Психосексуальные защиты. Психосексуальное развитие начинается с конфликта, конфликта между спонтанным выражением сексуального инстинкта и поведения, спровоцированного материнским обольщением, с одной стороны и страхом быть наказанным матерью — с другой. В этот конфликт просачиваются другие конфликты и защитные механизмы. Сексуальность избегается или отрицается, становится объектом фобий и противофобий, порождает чувство неполноценности и греховности, делает опасными взаимоотношения между полами и, как «любовь», является по своей сути садистско—мазохистской. Трудно сказать каким бы мог быть нормальный путь психосексуального развития потому, что его никогда не наблюдали в неизвращенной или неискаженной форме. У многих женщин анализ их сексуальной жизни вскрывает разные мотивы, но не эротизм. Как я везде подчеркиваю, сексуальные девиации у женщин, — фригидность, гомосексуализм, беспорядочность в половых связях, проституция, — могут быть прослежены до защитных механизмов, возникших из материнско-дочерних отношений. То же самое верно в отношении сексуальных отклонений у мужчин и материнско-сыновних отношений. Отец и другие люди для сексуального развития имеют лишь второстепенное значение.

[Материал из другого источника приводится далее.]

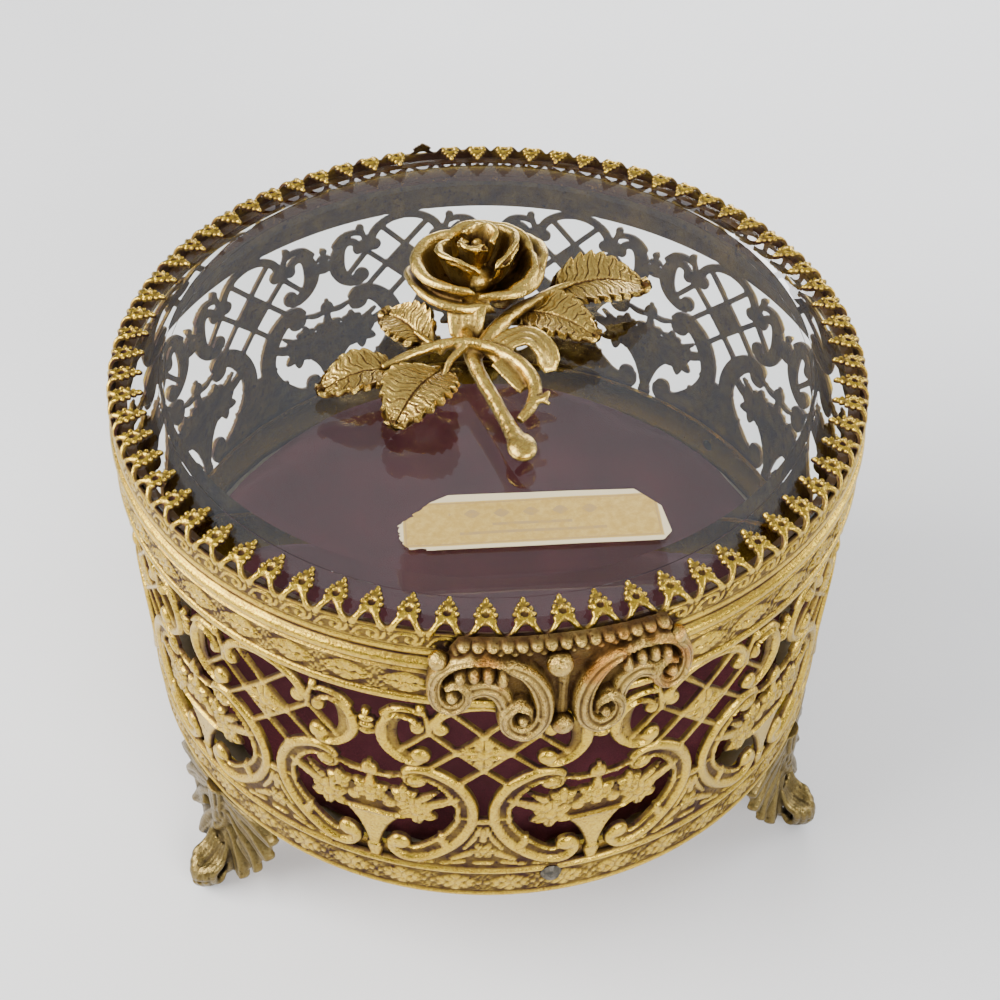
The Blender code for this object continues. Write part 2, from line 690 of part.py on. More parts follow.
def hang_lid():
    """Parent every lid piece to an empty on the hinge axis, and shade the box."""
    axis = bpy.data.objects.new("lid_hinge", None)
    axis.empty_display_size = 10 * MM
    BOX.objects.link(axis)
    axis.location = Vector((0.0, HINGE_AXIS_Y, HINGE_AXIS_Z)) * MM
    bpy.context.view_layer.update()
    for name in LID_PIECES:
        piece = bpy.data.objects[name]
        piece.parent = axis
        piece.matrix_parent_inverse = axis.matrix_world.inverted()
    for piece in BOX.objects:
        if piece.type == "MESH":
            piece.data.shade_smooth()
            piece.data.set_sharp_from_angle(angle=math.radians(35))


build_wall()
build_top_band()
build_base()
for foot_side, foot_angle in FOOT_ANGLES.items():
    build_foot(foot_side, foot_angle)
for rivet_side, rivet_angle in WALL_RIVET_ANGLES.items():
    build_wall_rivet(rivet_side, rivet_angle)
build_hinge()
build_gallery()
build_seat_and_glass()
build_clasp()
build_bloom()
build_spray()
build_cement()
build_label()
hang_lid()
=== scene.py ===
"""Looks of the round filigree trinket box with a bevelled glass lid and a cast rose.

Lengths are in millimetres until a point is placed, and MM turns them into metres.
Angles run from the front (-Y) towards +X. A stamped piece is drawn flat, in u across and v up,
as raised lines, ovals and flowers, and is then bent onto its cylinder.
"""
import math

import bmesh
import bpy
import numpy as np
from mathutils import Matrix, Vector


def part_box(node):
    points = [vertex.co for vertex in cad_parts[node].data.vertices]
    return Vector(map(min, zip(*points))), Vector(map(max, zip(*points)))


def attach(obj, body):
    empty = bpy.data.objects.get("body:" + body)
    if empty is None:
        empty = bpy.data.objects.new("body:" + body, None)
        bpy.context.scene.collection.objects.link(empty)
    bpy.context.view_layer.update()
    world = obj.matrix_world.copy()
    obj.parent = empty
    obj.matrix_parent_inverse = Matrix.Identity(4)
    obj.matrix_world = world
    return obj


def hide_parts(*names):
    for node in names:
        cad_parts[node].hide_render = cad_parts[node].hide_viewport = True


MM = 0.001

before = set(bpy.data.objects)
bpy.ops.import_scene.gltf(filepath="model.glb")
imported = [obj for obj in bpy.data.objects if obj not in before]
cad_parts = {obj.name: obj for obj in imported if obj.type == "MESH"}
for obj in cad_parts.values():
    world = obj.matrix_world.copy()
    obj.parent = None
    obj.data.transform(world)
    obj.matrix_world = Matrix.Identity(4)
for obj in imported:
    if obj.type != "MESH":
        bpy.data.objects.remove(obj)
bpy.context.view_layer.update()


def heights(node):
    """Lowest and highest point of a CAD node, in millimetres."""
    low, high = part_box(node)
    return low.z / MM, high.z / MM


FLOOR_OF_BOX = heights("filigree_wall")[0]
BAND_BOTTOM, SEAM = heights("top_border_band")
GLASS_LOW, GLASS_TOP = heights("bevelled_glass")
PAD_LOW, PAD_TOP = heights("velvet_pad")
STRIP_LOW = heights("prong_gallery")[0]
ORNAMENT_LOW = GLASS_TOP + 0.3

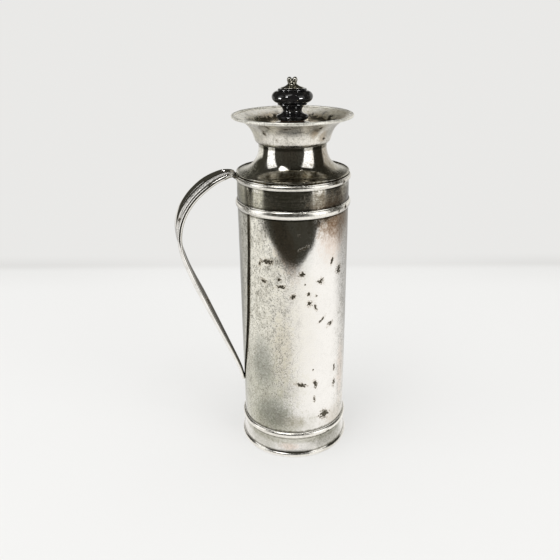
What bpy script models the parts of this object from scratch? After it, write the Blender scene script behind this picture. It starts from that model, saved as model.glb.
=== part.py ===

Каким бы не полным и поверхностным не был бы обзор, представленный выше, он иллюстрирует предположение, что основные человеческие конфликты берут свое начало в комплексе трагической смерти. Полностью проработанный комплекс, возможно, предоставил бы объединяющую концепцию для развития такой системы психопатологии, которая была бы функционально уместна как для психотерапевтического воздействия, так и для понимания социальных беспорядков и контроля над ними. Более того, я убежден, что этот комплекс в значительной степени определяет некоторые характеристики личности, такие как самоидентичность, восприятие реальности и система ценностей. «Нормальное» развитие личности — это лишь концепция идеала, в реальности же существуют только виды и степени «искаженного» развития и адаптации.